In the following detailed description, reference is made to the accompanying figures which form a part hereof wherein like numerals designate like parts throughout, and in which is shown, by way of illustration, embodiments that may be practiced. It is to be understood that other embodiments may be utilized, and structural or logical changes may be made without departing from the scope of the present disclosure. Therefore, the following detailed description is not to be taken in a limiting sense, and the scope of embodiments is defined by the appended claims and their equivalents.

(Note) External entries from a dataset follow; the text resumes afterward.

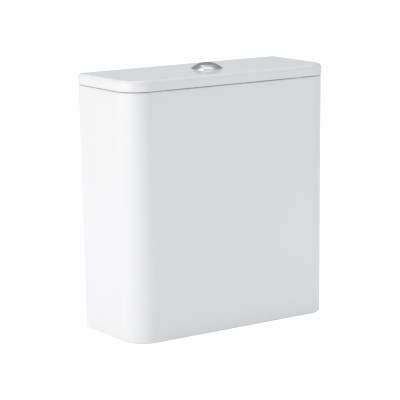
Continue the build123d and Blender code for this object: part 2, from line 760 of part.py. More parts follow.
with BuildPart() as fill_shank:
    extrude(ring(fill_level(fill_tail_foot), fill_tail_radius), amount=shank_bottom - fill_tail_foot)
    extrude(ring(fill_level(shank_bottom), shank_flange_radius), amount=shank_flange_thickness)
    extrude(ring(fill_level(shank_top), socket_radius), amount=socket_height)
    extrude(ring(fill_level(shank_top), riser_radius + pin_gap), amount=socket_height, mode=Mode.SUBTRACT)
    extrude(ring(fill_level(fill_tail_foot), fill_tail_bore_radius), amount=shank_top - fill_tail_foot,
            mode=Mode.SUBTRACT)
    extrude(ring(fill_level(fill_tail_foot), filter_seat_radius), amount=filter_seat_depth,
            mode=Mode.SUBTRACT)
    extrude(ring(fill_level(tail_groove_top), shank_flange_radius, tail_groove_radius),
            amount=-tail_groove_width, mode=Mode.SUBTRACT)
fill_shank.part.label = "fill_shank"
export_step(fill_shank.part, "parts/fill_shank.step")

with BuildPart() as fill_washer:
    extrude(ring(fill_level(floor_top), fill_washer_radius, fill_tail_radius + slip_gap),
            amount=fill_washer_thickness)
fill_washer.part.label = "fill_washer"
export_step(fill_washer.part, "parts/fill_washer.step")

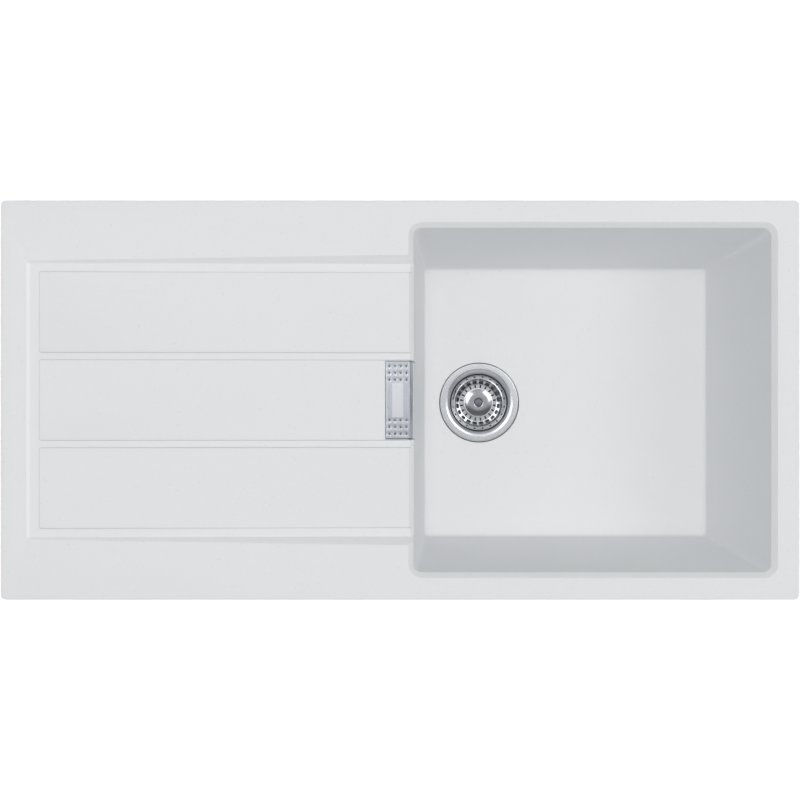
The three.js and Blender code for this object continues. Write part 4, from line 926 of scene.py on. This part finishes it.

Aspects of the disclosure are disclosed in the description herein. Alternate embodiments of the present disclosure and their equivalents may be devised without parting from the spirit or scope of the present disclosure. It should be noted that any discussion herein regarding “one embodiment”, “an embodiment”, “an exemplary embodiment”, and the like indicate that the embodiment described may include a particular feature, structure, or characteristic, and that such particular feature, structure, or characteristic may not necessarily be included in every embodiment. In addition, references to the foregoing do not necessarily comprise a reference to the same embodiment. Finally, irrespective of whether it is explicitly described, one of ordinary skill in the art would readily appreciate that each of the particular features, structures, or characteristics of the given embodiments may be utilized in connection or combination with those of any other embodiment discussed herein.

For the purposes of the present disclosure, the phrase “A and/or B” means (A), (B), or (A and B). For the purposes of the present disclosure, the phrase “A, B, and/or C” means (A), (B), (C), (A and B), (A and C), (B and C), or (A, B and C).